It's not often you get to see history made in front of your very eyes, however, that is exactly what I witnessed yesterday during the protests here in Thessaloniki that saw the cancellation of the city's annual military parade and forced the president of Greece to flee the area along with the country's defence minister.
To those unfamiliar with the institution, 28th October is a national holiday in Greece and every year towns and neighbourhoods organise parades to honour those who fell while fighting an Italian invasion in 1940. The celebration is known as No day after the refusal by Athens to allow Mussolini's army to enter Greek territory and is a day loaded with signifigance for many Greeks, akin to Remembrance Day in terms of the hold it has on the national consciousness so the fact that the parade was abandoned and those present refused to let the army march is an unprecedent event. It's almost as if bystanders flooded Whitehall during Remembrance Sunday and forced David Cameron and the rest of the cabinet to flee.
While over the last few years people have started to use 28th October events to air grievances the numbers have been small and many other Greeks have found such incidents an insult to the memory of the war dead. All that changed yesterday to surprise and amazement of most involved. For the country's political leadership it signalled the end of an era when they could command the loyalty (sometimes grudgingly given) of their electorate and showed them definitively that they are no longer welcome in any sphere of public life.

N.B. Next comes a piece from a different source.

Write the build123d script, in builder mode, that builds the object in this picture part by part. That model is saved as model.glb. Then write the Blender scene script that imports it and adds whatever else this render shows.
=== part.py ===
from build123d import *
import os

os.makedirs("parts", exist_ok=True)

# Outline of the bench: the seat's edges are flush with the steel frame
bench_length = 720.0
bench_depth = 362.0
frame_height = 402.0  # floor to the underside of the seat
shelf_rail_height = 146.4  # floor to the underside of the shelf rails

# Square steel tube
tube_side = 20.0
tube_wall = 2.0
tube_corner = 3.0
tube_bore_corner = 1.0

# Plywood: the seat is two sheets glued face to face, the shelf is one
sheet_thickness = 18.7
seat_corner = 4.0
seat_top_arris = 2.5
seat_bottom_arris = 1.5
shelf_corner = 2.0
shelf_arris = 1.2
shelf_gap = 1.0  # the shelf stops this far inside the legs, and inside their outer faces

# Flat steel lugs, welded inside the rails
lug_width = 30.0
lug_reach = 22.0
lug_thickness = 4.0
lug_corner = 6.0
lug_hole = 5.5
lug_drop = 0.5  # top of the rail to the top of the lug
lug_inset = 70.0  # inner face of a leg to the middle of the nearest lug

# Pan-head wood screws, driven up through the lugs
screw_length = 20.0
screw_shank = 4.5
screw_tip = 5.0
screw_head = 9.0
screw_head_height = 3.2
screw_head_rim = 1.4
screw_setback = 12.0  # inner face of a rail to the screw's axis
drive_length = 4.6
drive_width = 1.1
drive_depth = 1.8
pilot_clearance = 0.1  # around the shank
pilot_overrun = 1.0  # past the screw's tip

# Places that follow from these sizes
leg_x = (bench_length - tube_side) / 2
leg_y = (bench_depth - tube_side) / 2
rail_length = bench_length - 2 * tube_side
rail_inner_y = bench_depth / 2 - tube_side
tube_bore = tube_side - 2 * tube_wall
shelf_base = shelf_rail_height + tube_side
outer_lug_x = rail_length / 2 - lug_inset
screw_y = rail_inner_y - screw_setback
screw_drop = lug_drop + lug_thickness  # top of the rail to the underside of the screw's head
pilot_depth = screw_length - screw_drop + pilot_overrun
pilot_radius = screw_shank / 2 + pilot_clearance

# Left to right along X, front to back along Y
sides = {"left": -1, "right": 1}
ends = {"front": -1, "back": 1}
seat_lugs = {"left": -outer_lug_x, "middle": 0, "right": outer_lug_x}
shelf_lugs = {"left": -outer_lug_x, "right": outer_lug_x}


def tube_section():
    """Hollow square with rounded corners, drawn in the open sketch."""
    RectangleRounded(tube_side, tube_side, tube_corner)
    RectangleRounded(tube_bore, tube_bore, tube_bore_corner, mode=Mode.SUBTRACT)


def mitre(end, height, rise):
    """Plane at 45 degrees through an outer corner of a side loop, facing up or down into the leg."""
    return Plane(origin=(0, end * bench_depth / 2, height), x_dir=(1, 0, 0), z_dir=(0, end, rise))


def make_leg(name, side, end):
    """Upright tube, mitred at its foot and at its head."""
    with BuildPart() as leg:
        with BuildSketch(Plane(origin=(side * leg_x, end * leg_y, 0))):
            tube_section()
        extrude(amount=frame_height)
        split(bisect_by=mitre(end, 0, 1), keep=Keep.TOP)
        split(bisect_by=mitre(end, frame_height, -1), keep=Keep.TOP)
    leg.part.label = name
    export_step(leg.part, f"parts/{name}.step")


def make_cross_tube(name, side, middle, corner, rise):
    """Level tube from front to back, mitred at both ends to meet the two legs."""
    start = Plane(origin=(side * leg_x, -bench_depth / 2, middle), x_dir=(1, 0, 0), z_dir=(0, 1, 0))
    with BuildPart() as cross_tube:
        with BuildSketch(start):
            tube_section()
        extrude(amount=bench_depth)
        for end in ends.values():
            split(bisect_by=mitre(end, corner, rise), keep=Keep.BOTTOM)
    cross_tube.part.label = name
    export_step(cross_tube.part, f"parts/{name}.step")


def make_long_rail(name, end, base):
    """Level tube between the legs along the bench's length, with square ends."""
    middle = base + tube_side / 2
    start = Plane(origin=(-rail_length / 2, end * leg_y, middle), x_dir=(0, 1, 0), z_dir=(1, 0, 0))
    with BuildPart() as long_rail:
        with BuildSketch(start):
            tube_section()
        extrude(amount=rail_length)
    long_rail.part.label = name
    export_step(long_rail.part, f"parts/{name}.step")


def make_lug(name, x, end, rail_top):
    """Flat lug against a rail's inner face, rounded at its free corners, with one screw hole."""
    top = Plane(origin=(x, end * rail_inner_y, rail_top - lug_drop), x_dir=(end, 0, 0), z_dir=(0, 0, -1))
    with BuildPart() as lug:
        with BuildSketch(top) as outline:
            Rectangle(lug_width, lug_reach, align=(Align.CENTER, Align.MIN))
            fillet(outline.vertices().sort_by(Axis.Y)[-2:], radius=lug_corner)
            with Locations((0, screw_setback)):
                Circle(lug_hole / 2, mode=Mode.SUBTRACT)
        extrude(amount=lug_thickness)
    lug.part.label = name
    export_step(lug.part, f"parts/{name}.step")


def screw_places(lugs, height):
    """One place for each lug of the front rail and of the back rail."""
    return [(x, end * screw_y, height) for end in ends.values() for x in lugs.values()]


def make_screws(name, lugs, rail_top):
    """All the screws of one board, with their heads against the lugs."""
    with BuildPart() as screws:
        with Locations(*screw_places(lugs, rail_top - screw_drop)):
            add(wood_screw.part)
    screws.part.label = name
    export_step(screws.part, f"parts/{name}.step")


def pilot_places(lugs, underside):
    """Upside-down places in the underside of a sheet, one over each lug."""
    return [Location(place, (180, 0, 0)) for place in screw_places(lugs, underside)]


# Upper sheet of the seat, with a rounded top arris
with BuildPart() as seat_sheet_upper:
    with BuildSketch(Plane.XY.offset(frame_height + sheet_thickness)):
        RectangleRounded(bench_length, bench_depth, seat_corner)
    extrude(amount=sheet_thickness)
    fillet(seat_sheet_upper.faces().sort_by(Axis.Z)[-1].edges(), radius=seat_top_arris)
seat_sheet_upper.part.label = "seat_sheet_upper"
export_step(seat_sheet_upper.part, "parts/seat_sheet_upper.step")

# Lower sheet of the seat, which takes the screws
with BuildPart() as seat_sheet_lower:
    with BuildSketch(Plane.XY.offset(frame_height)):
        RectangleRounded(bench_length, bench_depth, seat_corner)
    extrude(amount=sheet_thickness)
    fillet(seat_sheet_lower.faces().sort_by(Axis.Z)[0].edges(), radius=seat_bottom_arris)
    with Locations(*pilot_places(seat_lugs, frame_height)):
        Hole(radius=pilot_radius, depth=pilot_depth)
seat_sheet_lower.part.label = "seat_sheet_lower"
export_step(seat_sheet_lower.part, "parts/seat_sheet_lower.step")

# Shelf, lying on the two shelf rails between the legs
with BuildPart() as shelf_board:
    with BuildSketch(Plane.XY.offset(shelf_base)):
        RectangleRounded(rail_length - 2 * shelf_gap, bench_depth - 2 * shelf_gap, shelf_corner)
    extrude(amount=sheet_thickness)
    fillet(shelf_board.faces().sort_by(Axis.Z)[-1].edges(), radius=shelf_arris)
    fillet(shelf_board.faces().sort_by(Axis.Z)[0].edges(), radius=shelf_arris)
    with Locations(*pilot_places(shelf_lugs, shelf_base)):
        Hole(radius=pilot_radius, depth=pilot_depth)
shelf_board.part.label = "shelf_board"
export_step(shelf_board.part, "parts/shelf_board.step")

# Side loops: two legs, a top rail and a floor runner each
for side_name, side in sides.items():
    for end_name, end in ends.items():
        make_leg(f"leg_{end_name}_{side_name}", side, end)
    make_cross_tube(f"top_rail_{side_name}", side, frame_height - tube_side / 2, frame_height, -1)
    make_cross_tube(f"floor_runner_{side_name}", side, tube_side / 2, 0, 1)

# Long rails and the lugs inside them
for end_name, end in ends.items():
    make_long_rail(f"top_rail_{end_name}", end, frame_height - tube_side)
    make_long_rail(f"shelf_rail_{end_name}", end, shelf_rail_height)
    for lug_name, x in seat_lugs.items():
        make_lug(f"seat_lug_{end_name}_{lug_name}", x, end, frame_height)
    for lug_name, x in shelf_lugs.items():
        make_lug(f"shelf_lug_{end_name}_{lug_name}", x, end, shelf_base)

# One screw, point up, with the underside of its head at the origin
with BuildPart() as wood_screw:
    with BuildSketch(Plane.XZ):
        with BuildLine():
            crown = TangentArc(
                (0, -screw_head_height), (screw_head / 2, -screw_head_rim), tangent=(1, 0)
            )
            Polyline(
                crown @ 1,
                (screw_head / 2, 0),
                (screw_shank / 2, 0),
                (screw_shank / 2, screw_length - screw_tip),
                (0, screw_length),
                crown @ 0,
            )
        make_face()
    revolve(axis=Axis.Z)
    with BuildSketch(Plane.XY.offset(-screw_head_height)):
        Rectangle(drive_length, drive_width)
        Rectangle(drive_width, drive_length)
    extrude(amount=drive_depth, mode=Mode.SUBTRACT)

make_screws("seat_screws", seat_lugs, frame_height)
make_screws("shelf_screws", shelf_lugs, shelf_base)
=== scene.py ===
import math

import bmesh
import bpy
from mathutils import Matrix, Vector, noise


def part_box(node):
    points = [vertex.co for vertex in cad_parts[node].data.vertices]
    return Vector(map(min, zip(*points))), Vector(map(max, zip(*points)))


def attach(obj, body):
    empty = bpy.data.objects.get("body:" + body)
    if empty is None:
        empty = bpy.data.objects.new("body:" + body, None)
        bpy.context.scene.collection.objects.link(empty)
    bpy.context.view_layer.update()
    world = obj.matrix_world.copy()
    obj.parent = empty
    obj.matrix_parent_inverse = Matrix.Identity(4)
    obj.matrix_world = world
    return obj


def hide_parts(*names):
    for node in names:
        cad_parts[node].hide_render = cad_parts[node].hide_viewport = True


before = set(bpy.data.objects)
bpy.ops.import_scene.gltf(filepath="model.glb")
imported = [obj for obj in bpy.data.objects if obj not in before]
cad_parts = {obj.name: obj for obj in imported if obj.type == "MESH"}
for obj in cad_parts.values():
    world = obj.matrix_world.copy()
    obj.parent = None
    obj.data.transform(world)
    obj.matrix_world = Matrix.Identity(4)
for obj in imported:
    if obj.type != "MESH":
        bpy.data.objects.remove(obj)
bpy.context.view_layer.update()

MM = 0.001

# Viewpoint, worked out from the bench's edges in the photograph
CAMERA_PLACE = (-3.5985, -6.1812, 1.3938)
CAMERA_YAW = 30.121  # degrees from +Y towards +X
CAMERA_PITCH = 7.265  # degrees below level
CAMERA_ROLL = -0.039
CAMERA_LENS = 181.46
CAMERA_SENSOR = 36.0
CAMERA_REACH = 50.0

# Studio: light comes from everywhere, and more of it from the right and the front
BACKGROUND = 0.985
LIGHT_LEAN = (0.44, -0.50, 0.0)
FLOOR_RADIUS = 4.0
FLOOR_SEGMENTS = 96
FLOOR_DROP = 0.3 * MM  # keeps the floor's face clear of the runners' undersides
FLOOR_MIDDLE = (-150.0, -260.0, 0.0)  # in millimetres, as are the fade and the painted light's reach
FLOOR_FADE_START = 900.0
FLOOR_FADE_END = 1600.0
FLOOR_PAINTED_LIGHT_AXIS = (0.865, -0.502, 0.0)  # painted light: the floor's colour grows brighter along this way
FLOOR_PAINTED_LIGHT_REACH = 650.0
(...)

Also for those who organised protests the reaction of the crowds took them by surprise, none expected that ordinary people would react in this way and close down the parade, many of them wandered round with huge smiles on their faces looking somewhat dazed, like kids who've been told in June that Christmas Day has been moved up to today.
The police also were caught on the hop, unsure of how to deal with mass of people that included pensioners, small kids as well as political activists and unruly football fans. Despite being given orders to disperse the crowd by the minister of defence Panagiotis Beglitis, local commanders kept their response low key, realising the use of tear gas and percussion grenades (the usual police respone to mass unrest) could have catastrophic results in such a tense situation. Instead they allowed the protesters through police lines so they could continue their own people's parade that cheered on all non-military units that marched through.
There were some clashes when army reservists taking part in the military parade tried to force their way through leading to fist fights with protesting football fans who lashed back (see video below). Thankfully, cooler heads prevailed on both sides and no one was seriously injured.
When I got on the internet I saw that similiar protests were taking place across the country, even in small towns not noted for their radicalism, in most places the presence of politicians acted as trigger for people to boo, jeer and throw objects.In many cases mayors and MPs had to be hustled away under heavy police guard lest locals let their anger get the better of them.
On the other hand the mainstream Greek media was mixed in its response to the day's events, TV channels such as Skai, Mega and Star filled their screens with indignant politicians and commentators who accused those involved in the protests from being everything from fascist dupes to mindless hooligans.Yet even with this heavy handed orwellian spin doctoring the images that showed town after town demonstrating and the street of Thessaloniki teeming with protesters clashed with the official line which claimed that all of this was the work of a few hundred political malcontents.
It is a sign of how hunkered down the country's political leaders are that they have started believing their own propaganda about protesters being a small group of malavolent trouble makers being used by dark (and always unnamed political forces). On the other hand the sheer scale of the demonstrations has finally woken some up to the fact that that they are loathed and dispised by people from across the political spectrum.
For the more conservative elements Papandreou's acceptance of foreign oversight is nothing less than treason, for those on the left the government has failed to protect the poor and the vulnerable and is happily dismantling what passes for a welfare state in Greece. For nearly everyone the latest austerity measures have hit them hard coming as they do at a time of falling incomes, rising prices and skyrocketing unemployment.
The writing is on the wall for the current political system as it is incapable of producing a credible alternative to the present set up and in such a situation the vacuum that will be created by the fall of the government may lead to turmoil and conflict as groups united only in their common hatred of PASOK clash with each other.